Enough with the 'Day 1 Bombs'
Tyler Wilson | Hagadone News Network | UPDATED 11 years, 9 months AGO
In the modern age, movie studios only care about two things: The domestic opening weekend box office and the international market.
The quality of the actual product is an afterthought.
The international performance of a film matters more than ever, especially as budgets and marketing expenses continue to balloon at astronomical rates. After all, a box office disappointment in North America can be salvaged overseas. It's how a movie like last year's "Battleship" ($65 million domestic vs. $237 million foreign) doesn't bankrupt an entire movie studio.
In America, the only thing that matters is the opening weekend. No matter the quality of the movie, if the studio doesn't match or exceed a specific set of expectations, then the movie is immediately regarded as a "bomb." I'd revise the term as "Day One Bomb," or a movie that's deemed a failure before it even has a chance to be a success.
The b-word has been tossed around quite a bit this summer, with movies like "White House Down," "The Lone Ranger," "Pacific Rim" and last weekend's "R.I.P.D." all failing to hit a magic number in the first three days of release. Even a movie like "Star Trek Into Darkness," which has grossed more than $220 million domestically, is considered a "disappointment" because it couldn't match the performance of its predecessor.
The entertainment media loves to report on weekend box office grosses, and many individual writers love to trash the films that underperform. The bigger the stars, the better the story. Run a search and see how many articles you can find about Johnny Depp's fledgling career after "The Lone Ranger."
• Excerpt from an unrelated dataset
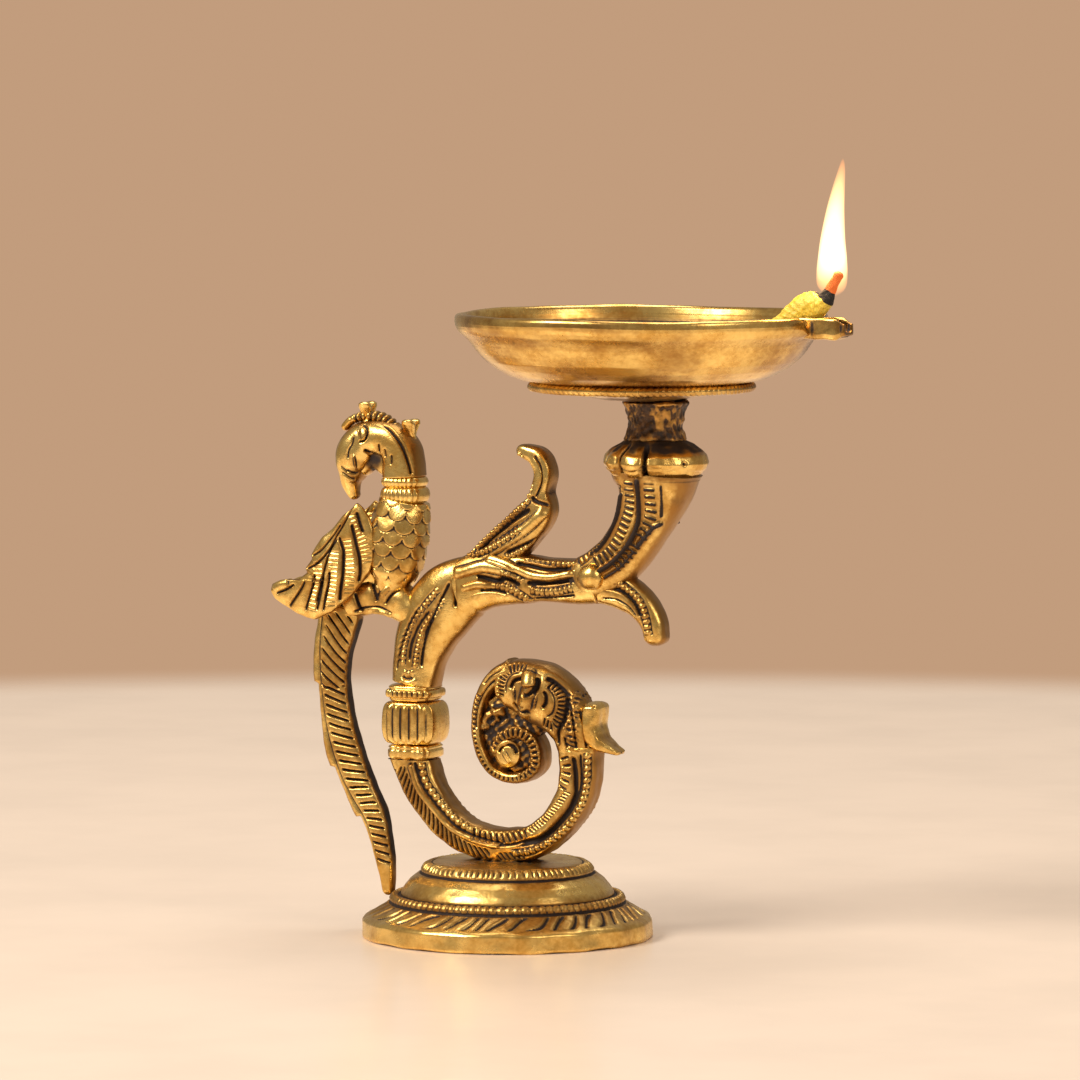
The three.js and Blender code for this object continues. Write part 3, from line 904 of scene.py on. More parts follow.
@dataclass
class Foot:
    """The stepped round foot and the bolt that holds the scroll on it."""

    shop: Workshop
    slashes: int = 46
    big_beads: int = 92
    top_beads: int = 76

    def build(self) -> None:
        """Makes the foot and dresses its bolt."""
        hole = 2.6
        skin = turned(
            [
                (33.3, 0), (36.2, 0), (36.5, 0.5), (36.5, 4.3), (36, 5), (34.8, 5.6), (31.5, 7.6),
                (29.6, 8.9), (29.2, 9.6), (28.6, 10.3), (27.6, 10.3), (27, 10.8), (26, 12.6), (24.5, 14.4),
                (22.8, 15.7), (21.9, 16.3), (21.8, 17), (20.8, 18.1), (19.8, 18.75), (19, 18.8), (hole, 18.8),
                (hole, 16.1), (18.4, 16.1), (23.2, 11.4), (26, 8), (32.4, 3.2), (33.3, 0),
            ],
            0, 0.34, looped=True, lobes=2,
        )
        outer = smooth(0.05, 0.3, skin.normals()[..., 2]) + smooth(34, 35.5, skin.across)
        skin.raised(self._relief(skin) * np.clip(outer, 0, 1), 0.9)
        rim = smooth(34.8, 36.2, skin.across) * smooth(6, 4, skin.z)
        skin.raised(rim * 0.3 * ripple(skin.points, 12))
        x, y, z = np.moveaxis(skin.points, 2, 0)
        crust = np.exp(-((x / 8.5) ** 4) - (y / 5.2) ** 4) * smooth(18.5, 18.7, z)
        skin.raised(crust * (0.55 + 0.5 * ripple(skin.points, 2.2)))
        # painted shade: the mound under the scroll is darkened as its contact shadow, and the outer edge is
        # darkened along the floor as a contact shadow
        skin.stained_and_shaded(0.95 * crust + 0.5 * smooth(1.2, 0, z) * smooth(35, 36, skin.across))
        self.shop.make("base_foot", skin, Slot.FOOT)
        self.shop.keep("base_bolt", Slot.STEEL)
        self.shop.keep("base_washer", Slot.STEEL)

    def _relief(self, skin: Skin) -> Array:
        """Returns the height of the foot's chased rings: slashes, beads and a nicked top edge."""
        radius, turn, z = skin.across, skin.turn, skin.z
        round_foot = turn / (2 * math.pi)
        wobble = 0.25 * np.sin(5 * turn + 1) + 0.2 * np.sin(9 * turn) + 0.12 * np.sin(23 * turn)

        def near(at: float, height: float, width: float) -> Array:
            """Returns 1 on a ring of the profile, falling away over a width."""
            return np.exp(-((np.hypot(radius - at, z - height) / width) ** 2))

        slash = saw(self.slashes * round_foot + 0.22 * (radius - 32) + wobble)
        ring = smooth(30.0, 30.8, radius) * smooth(35.0, 34.2, radius)
        height = -0.85 * np.exp(-((slash / 0.25) ** 2)) * ring
        big = saw(self.big_beads * round_foot + wobble * 0.5)
        height += 0.65 * dome(np.hypot(big * 0.93, np.hypot(radius - 28.7, z - 9.9) / 1.25))
        height -= 0.5 * near(27.2, 10.6, 0.4) + 0.45 * near(29.8, 8.8, 0.35)
        nick = saw(self.top_beads * round_foot + wobble)
        height += near(20.8, 18.0, 1.2) * (0.25 - 0.6 * np.exp(-((nick / 0.32) ** 2)))
        height -= 0.45 * near(22, 16.3, 0.35) + 0.35 * near(19, 18.8, 0.3)
        return height + 0.07 * ripple(skin.points, 5) * smooth(0.5, 3, z)


# ---------------------------------------------------------------- the scroll and the yali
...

For a movie like "R.I.P.D.," which, admittedly, looked terrible from its very first previews, the public has the right to shrug and ignore the millions of dollars lost. Some "bombs," however, are hatchet jobs from the start. "The Lone Ranger," being a high profile Disney property starring Depp, rode a full two years of negative publicity in which writers constantly reminded moviegoers of the film's high budget and behind-the-scenes struggles. Entertaining as it might be, none of that really matters to the actual product on the screen.
It's particularly sad for a movie like "Pacific Rim," which is an original property made by a visionary director in Guillermo del Toro, to be labeled a bomb after it mustered only $37 million on opening weekend against a $190 million budget. Even with good reviews and positive feedback from audience exit polls, the national story was that "Pacific Rim" didn't perform. With such negative attention, it's no surprise the movie took a sharp dip in its second weekend. People were told it was a bomb, so why bother?
I'm not saying we should feel bad for studios and their underperforming titles. Hollywood definitely needs to cool it on their budgets and focus on making the movies a little better.
Unfortunately, studios are learning the wrong lessons from this summer's box office misfits. With sequels, superheroes and animation properties the only steady performers these days, we're likely to get more of the same movies each and every year. Last year's "Amazing Spider-man" was already a thinly-veiled remake of the first "Spider-man" movie from a decade earlier, and Depp and Disney have retreated to make a fifth "Pirates of the Caribbean." These studios are even setting release dates for sequels five years from now.
Luckily, the future of movies lies with the audience, and the scales are already beginning to tip. It all starts with ignoring the hype, the box office reports and criticism that suspiciously takes an extreme viewpoint in either direction.
You get to choose what is successful, not them.